GM, which is restructuring ahead of a June 1 deadline to qualify for a US and Canadian government rescue package, said it has identified which dealers' sales and service agreements will not be renewed following their expiration in October 2010. GM has about 700 dealerships and retailers across Canada.
"Due to the unique aspects of our Canadian dealer network, we have focused our network rationalisation efforts on key urban markets in an effort to achieve a viable network configuration all across Canada," the company said in a statement.
"The end result in Canada will be a more competitive dealer network with higher volumes." GM Canada first announced its plan to cut about 300 dealerships, or about 42 percent of its network, on April 27. The Canadian Automobile Dealers Association said GM's dealers employ 33,000 to 34,000 people, so depending on which dealerships go and which stay, 12,000 to 15,000 jobs are at risk.

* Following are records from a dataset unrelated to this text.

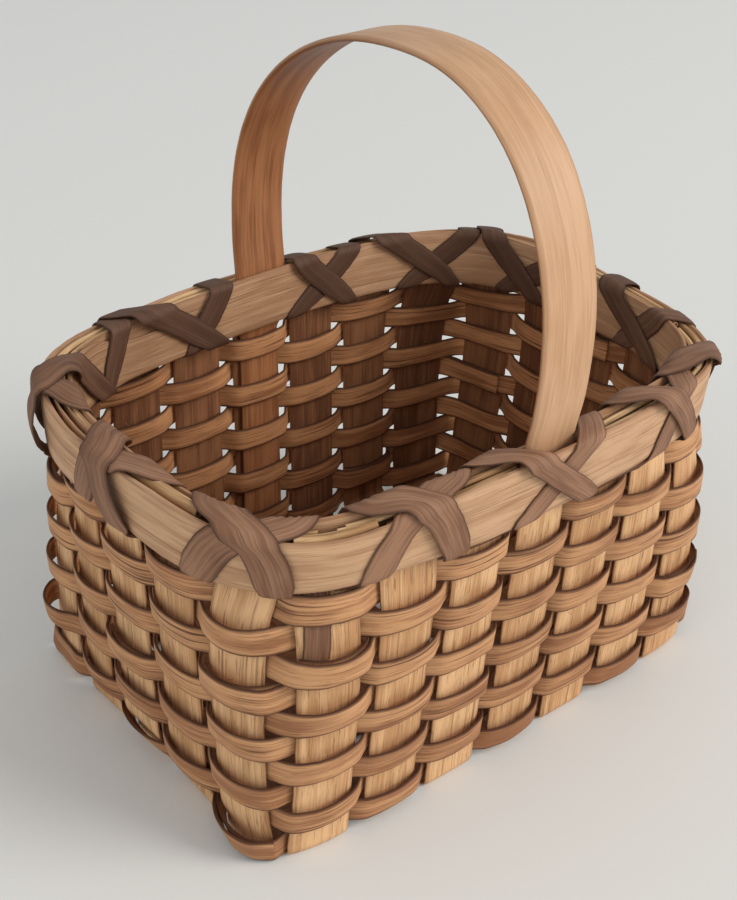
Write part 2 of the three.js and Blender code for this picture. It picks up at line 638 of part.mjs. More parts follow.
// The handle: thin tails tucked behind the weavers, legs between the hoops, and the arch
function handle() {
  const rows = [];
  const add = (y, z, inwardY, inwardZ, width, thickness) => {
    const rise = THREE.MathUtils.clamp((z - HOOP_TOP) / (HANDLE_STRAIGHT + HANDLE_ARCH_HEIGHT), 0, 1);
    const x = z > HOOP_LOW ? lerp(HANDLE_SHIFT, HANDLE_TOP_SHIFT, rise) : HANDLE_TAIL_SHIFT;
    const inward = new THREE.Vector3(0, inwardY, inwardZ).normalize();
    rows.push({ x, y, z, inward, width, thickness });
  };
  const wallY = (z) => planAt(z).halfWidth;
  const tailLow = WEAVE_START + (WEAVER_ROWS - HANDLE_TAIL_ROWS) * ROW_PITCH;
  const springs = HOOP_TOP + HANDLE_STRAIGHT;
  const halfSpan = wallY(HOOP_TOP) + HANDLE_FACE - HANDLE_THICKNESS / 2 + HANDLE_BOW;
  const leg = (side) => {
    const stations = [];
    const tail = (z) => {
      const y = side * (wallY(z) + HANDLE_FACE - HANDLE_TAIL_THICKNESS / 2);
      stations.push([y, z, -side, 0, HANDLE_TAIL_WIDTH, HANDLE_TAIL_THICKNESS]);
    };
    const full = (z, bow) => {
      const y = side * (wallY(Math.min(z, HOOP_TOP)) + HANDLE_FACE - HANDLE_THICKNESS / 2 + bow);
      stations.push([y, z, -side, 0, HANDLE_WIDTH, HANDLE_THICKNESS]);
    };
    tail(tailLow);
    tail(WEAVE_TOP / 2);
    tail(WEAVE_TOP + CLEARANCE);
    full(HOOP_LOW + CLEARANCE, 0);
    full(HOOP_TOP, 0);
    full(HOOP_TOP + HANDLE_STRAIGHT / 2, HANDLE_EARLY_BOW);
    return stations;
  };
  leg(-1).forEach((station) => add(...station));
  for (let i = 0; i <= ARCH_STEPS; i += 1) {
    const turn = (Math.PI * i) / ARCH_STEPS;
    const near = turn < Math.PI / 2;
    const span = near ? halfSpan - HANDLE_LEAN : halfSpan + HANDLE_LEAN;
    const exponent = near ? NEAR_ARCH_EXPONENT : FAR_ARCH_EXPONENT;
    const c = Math.max(0, Math.abs(Math.cos(turn))) ** (2 / exponent);
    const s = Math.max(0, Math.sin(turn)) ** (2 / exponent);
    const y = -HANDLE_LEAN - Math.sign(Math.cos(turn)) * span * c;
    const slopeY = Math.sign(Math.cos(turn)) * c ** (exponent - 1) / span;
    const slopeZ = -(s ** (exponent - 1)) / HANDLE_ARCH_HEIGHT;
    add(y, springs + HANDLE_ARCH_HEIGHT * s, slopeY, slopeZ, HANDLE_WIDTH, HANDLE_THICKNESS);
  }
  leg(1).reverse().forEach((station) => add(...station));
  const face = (side) => rows.map(({ x, y, z, inward, width, thickness }) => [-1, 1].map(
    (edge) => new THREE.Vector3(x + (edge * width) / 2, y, z)
      .addScaledVector(inward, (side * thickness) / 2),
  ));
  return strip(face(1), face(-1));
}

const basket = new THREE.Group();
const add = (name, geometry, material) => {
  const mesh = new THREE.Mesh(geometry, material);
  mesh.name = name;
  basket.add(mesh);
};

const stakeSplint = splint('stake_splint', 0xcb9f74, 0.72);
const weaverSplint = splint('weaver_splint', 0xb0805a, 0.66);
const hoopSplint = splint('hoop_splint', 0xc79e79, 0.6);
const handleSplint = splint('handle_splint', 0xc89f79, 0.5);
const lashingSplint = splint('lashing_splint', 0x8b6a58, 0.68);
const rimGrass = splint('rim_grass', 0xbb9467, 0.7);

for (let i = 0; i < CROSS_STAKES; i += 1) add(`cross_stake_${i + 1}`, crossStake(i), stakeSplint);
for (let m = 0; m < LONG_STAKES; m += 1) add(`long_stake_${m + 1}`, longStake(m), stakeSplint);
for (let row = 1; row <= WEAVER_ROWS; row += 1) add(`weaver_${row}`, weaver(row), weaverSplint);
add('outer_hoop', hoop(OUTER_HOOP_START_STAKE, OUTER_HOOP_FACE, OUTER_HOOP_THICKNESS), hoopSplint);
add('inner_hoop', hoop(INNER_HOOP_START_STAKE, INNER_HOOP_FACE, INNER_HOOP_THICKNESS), hoopSplint);

const strandGap = CLEARANCE / CROSS_RIM_PITCH;
const rightClear = rimShare(HANDLE_WIDTH / 2 + CLEARANCE + HANDLE_SHIFT);
const leftClear = rimShare(HANDLE_WIDTH / 2 + CLEARANCE - HANDLE_SHIFT);
add(
  'outer_strand',
  strand(STRAND_START_STAKE, STRAND_START_STAKE + STAKES - strandGap, OUTER_STRAND_OUT),
  rimGrass,
);
add(
  'right_strand',
  strand(NEAR_HANDLE_STAKE + rightClear, FAR_HANDLE_STAKE - rightClear, INNER_STRAND_OUT),
  rimGrass,
);
add(
  'left_strand',
  strand(FAR_HANDLE_STAKE + leftClear, NEAR_HANDLE_STAKE + STAKES - leftClear, INNER_STRAND_OUT),
  rimGrass,
);
add('lashing_under', lashing(1, PASSES_FORWARD), lashingSplint);
add('lashing_over', lashing(-1, PASSES_BACK), lashingSplint);
add('handle', handle(), handleSplint);

export default basket;
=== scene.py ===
import math

import bpy
import numpy as np
from mathutils import Matrix, Vector


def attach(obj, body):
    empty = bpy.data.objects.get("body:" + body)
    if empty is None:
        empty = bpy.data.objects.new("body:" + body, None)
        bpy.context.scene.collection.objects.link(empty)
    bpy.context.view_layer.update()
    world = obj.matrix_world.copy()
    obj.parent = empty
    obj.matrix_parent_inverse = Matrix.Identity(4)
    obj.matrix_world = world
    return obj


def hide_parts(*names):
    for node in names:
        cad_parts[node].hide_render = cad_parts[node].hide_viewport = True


# A small oblong gathering basket of wood splint. Strips are laid out in millimetres on the wall's
# own map, where u counts stakes round the basket, and every finished mesh is in metres.
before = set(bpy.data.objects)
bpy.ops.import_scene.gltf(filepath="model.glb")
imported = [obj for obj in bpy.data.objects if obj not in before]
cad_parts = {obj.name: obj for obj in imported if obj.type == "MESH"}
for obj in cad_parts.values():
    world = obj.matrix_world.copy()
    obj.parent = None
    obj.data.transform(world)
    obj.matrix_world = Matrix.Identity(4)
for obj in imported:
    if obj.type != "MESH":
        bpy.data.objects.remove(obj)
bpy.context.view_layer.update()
MM = 0.001

# Strips that make the base and the stakes
CROSS_STAKES = 7
LONG_STAKES = 5
STAKES = 2 * (CROSS_STAKES + LONG_STAKES)
STAKE_THICKNESS = 0.8
CROSS_WIDTHS = (12.0, 11.2)
LONG_WIDTHS = (11.6, 11.0)
CROSS_PITCHES = (15.4, 15.0)
LONG_PITCHES = (15.8, 14.4)
END_ROOMS = (5.0, 9.1)
SIDE_ROOMS = (2.6, 8.1)
CORNER_EXPONENTS = (12.0, 3.4)
BEND_RADIUS = 1.1
STAKE_STUB = 10.2

# The far left corner is drawn in below the rim: the stake it centres on, how many stakes it
# reaches each way, how far in, and the heights between which it starts and ends
DRAWN_IN_STAKE = 20
DRAWN_IN_REACH = 1.6
DRAWN_IN_DEPTH = 2.3
DRAWN_IN_START = (0.0, 8.2)
DRAWN_IN_END = (49.0, 57.0)

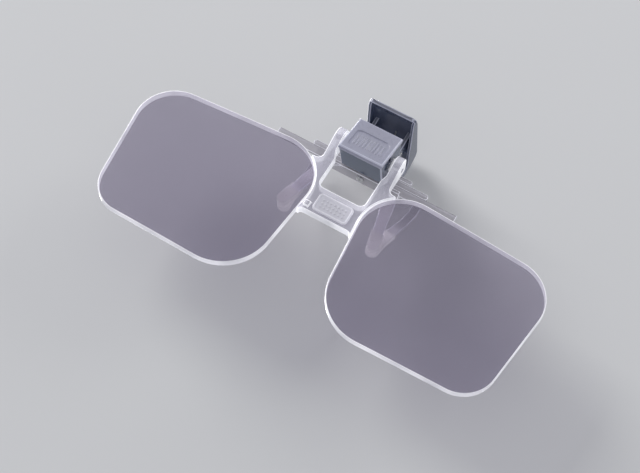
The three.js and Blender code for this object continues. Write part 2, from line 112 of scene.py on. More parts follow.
def see_through(
    name, tint, body, haze, roughness, painted_glow=0.0, low_angle=0.4, dust=0.05, milky=None
):
    """Clear or smoked plastic: tinted light passes, some scatters in the body, and it shines.

    tint is what one surface lets through, and haze the share that scatters in the body colour.
    low_angle is how much more scatters where the surface is seen at a low angle. painted_glow is
    painted light: an emission, uneven in patches, that makes the piece shine though it is no lamp.
    milky is (height where upright milky streaks start, height where they are full, painted light
    they add)."""
    material, node = graph(name)
    place, gloss, normal = moulded_surface(node, roughness, 0.04 * MM)
    patches = node("TexNoise", {"Vector": place, "Scale": 45.0, "Detail": 4.0}).outputs["Fac"]
    shade = ranged(node, patches, 0.3, 0.7, 0.92, 1.05)
    colour = node("VectorMath", {0: body, 1: shade}, operation="MULTIPLY").outputs["Vector"]
    passed = node("BsdfTransparent", {"Color": (*tint, 1)}).outputs["BSDF"]
    lit = node("BsdfDiffuse", {"Color": colour, "Normal": normal}).outputs["BSDF"]
    through = node("BsdfTranslucent", {"Color": colour, "Normal": normal}).outputs["BSDF"]
    facing = node("LayerWeight", {"Blend": 0.35, "Normal": normal}).outputs["Facing"]
    share = ranged(node, facing, 0.0, 1.0, haze, min(1.0, haze + low_angle))
    specks = node("TexVoronoi", {"Vector": place, "Scale": 650.0}).outputs["Distance"]
    speck = ranged(node, specks, 0.05, 0.12, dust, 0.0)
    share = node("Math", {0: share, 1: speck}, operation="ADD", use_clamp=True).outputs["Value"]
    if milky:
        start, full, painted_glow_added = milky
        height = node("SeparateXYZ", {"Vector": place}).outputs["Z"]
        stretched = node("Mapping", {"Vector": place, "Scale": (2600.0, 2600.0, 240.0)})
        streaks = node("TexNoise", {"Vector": stretched.outputs["Vector"], "Detail": 3.0})
        most = ranged(node, streaks.outputs["Fac"], 0.35, 0.65, 0.1, 0.5)
        milk = ranged(node, height, start, full, 0.0, most)
        # The streaks are the plastic's own; the emission that rises with them is painted light.
        painted_glow = ranged(node, height, start, full, painted_glow, painted_glow + painted_glow_added)
        share = node("Math", {0: share, 1: milk}, operation="ADD", use_clamp=True).outputs["Value"]
    inside = mixed(node, share, passed, mixed(node, 0.35, lit, through))
    shine = node("BsdfGlossy", {"Roughness": gloss, "Normal": normal, "Color": (1, 1, 1, 1)})
    fresnel = node("Fresnel", {"IOR": 1.49, "Normal": normal}).outputs["Fac"]
    # Light passes unbent, so only the outer side of a surface reflects.
    from_inside = node("NewGeometry").outputs["Backfacing"]
    gleam = mixed(node, fresnel, inside, shine.outputs["BSDF"])
    surface = mixed(node, from_inside, gleam, inside)
    # Painted light: an emission, uneven in patches, makes the piece shine though it is no lamp.
    if painted_glow:
        runs = node("TexNoise", {"Vector": place, "Scale": 110.0, "Detail": 2.0}).outputs["Fac"]
        uneven = ranged(node, runs, 0.3, 0.7, 0.3, 1.6)
        strength = node("Math", {0: uneven, 1: painted_glow}, operation="MULTIPLY").outputs["Value"]
        light = node("Emission", {"Color": colour, "Strength": strength}).outputs["Emission"]
        surface = node("AddShader", {0: surface, 1: light}).outputs["Shader"]
    node("OutputMaterial", {"Surface": surface})
    return material


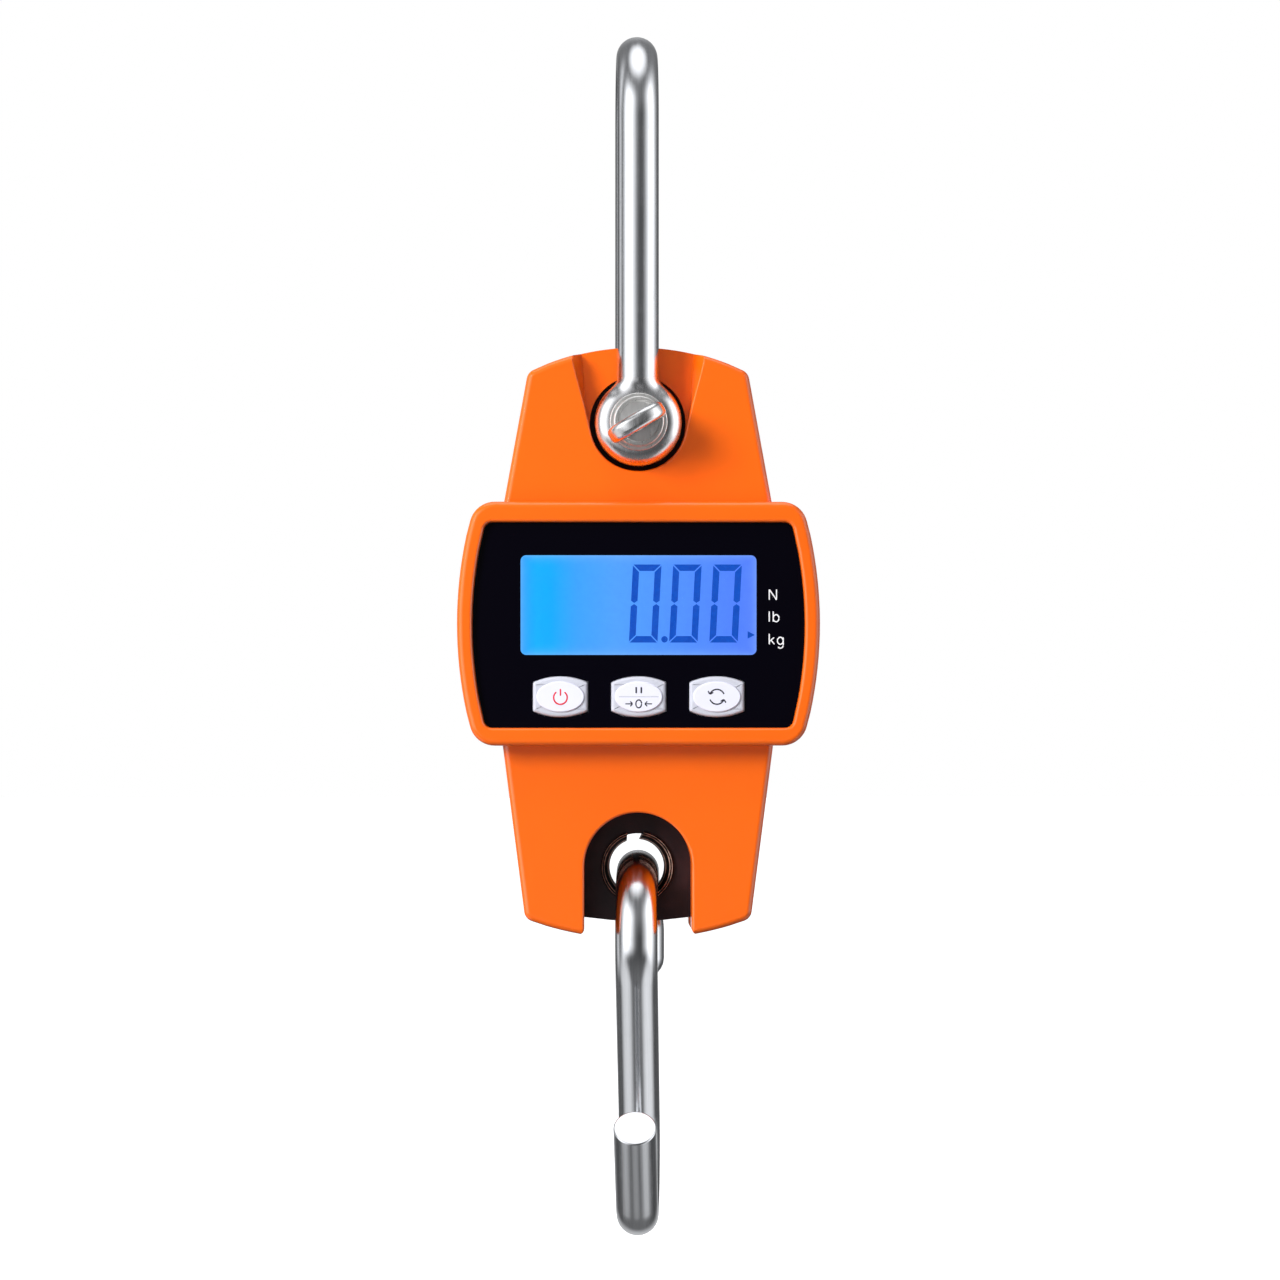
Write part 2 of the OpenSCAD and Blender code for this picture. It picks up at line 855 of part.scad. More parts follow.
module lcd_glass() {
    color(blue) block(-glass_w / 2, glass_w / 2, -glass_front, -glass_front + glass_t,
        lcd_z - glass_h / 2, lcd_z + glass_h / 2);
}

// One seven-part nought without its middle bar, with mitred strokes.
module nought() {
    w = digit_w / 2;
    h = digit_h / 2;
    g = stroke_gap;
    s = stroke;
    for (side = [-1, 1]) {
        polygon([
            [-w + g, side * h],
            [w - g, side * h],
            [w - s - g, side * (h - s)],
            [-w + s + g, side * (h - s)]
        ]);
        for (end = [-1, 1])
            polygon([
                [side * w, end * (h - 2 * g)],
                [side * w, end * (g + s / 3)],
                [side * (w - s / 2), end * g],
                [side * (w - s), end * (g + s / 3)],
                [side * (w - s), end * (h - s - 2 * g)]
            ]);
    }
}

module lcd_segments() {
    back = glass_front + 0.05;
    color(deep_blue) slab(-back, -glass_front) {
        multmatrix([[1, slant, 0, 0], [0, 1, 0, 0], [0, 0, 1, 0], [0, 0, 0, 1]])
            for (i = [0 : 2])
                translate([digit_zero_x + i * digit_pitch - digit_z * slant, digit_z]) nought();
        translate([dot_x, digit_z - digit_h / 2 + dot_r]) circle(dot_r);
        translate([mark_x, mark_z])
            polygon([[-mark_size, -mark_size], [mark_size, 0], [-mark_size, mark_size]]);
    }
}

module lcd_backlight() {
    color(white) block(-glass_w / 2, glass_w / 2, -light_front, -light_front + light_t,
        lcd_z - glass_h / 2 + light_drop, lcd_z + glass_h / 2);
}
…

Typically, GM dealerships are divided into three main brand networks: Pontiac/Buick; Chevrolet/Cadillac; and Saturn/Saab. GM has announced that the Pontiac brand will be dropped. A spokeswoman for Chrysler Canada, which has also had to rely on government support to survive the downturn in the auto sector, said the company has no plans to cut back on its roughly 450 dealers, which sell the Chrysler, Jeep, and Dodge brands.
Another cost-cutting measure GM must have in place by June 1 to qualify for long-term government aid is a new labour agreement with the Canadian Auto Workers union. Ottawa had set a deadline of May 15 for the two sides to reach a deal to substantially reduce labour costs, but the deadline came and went and the bargaining continues.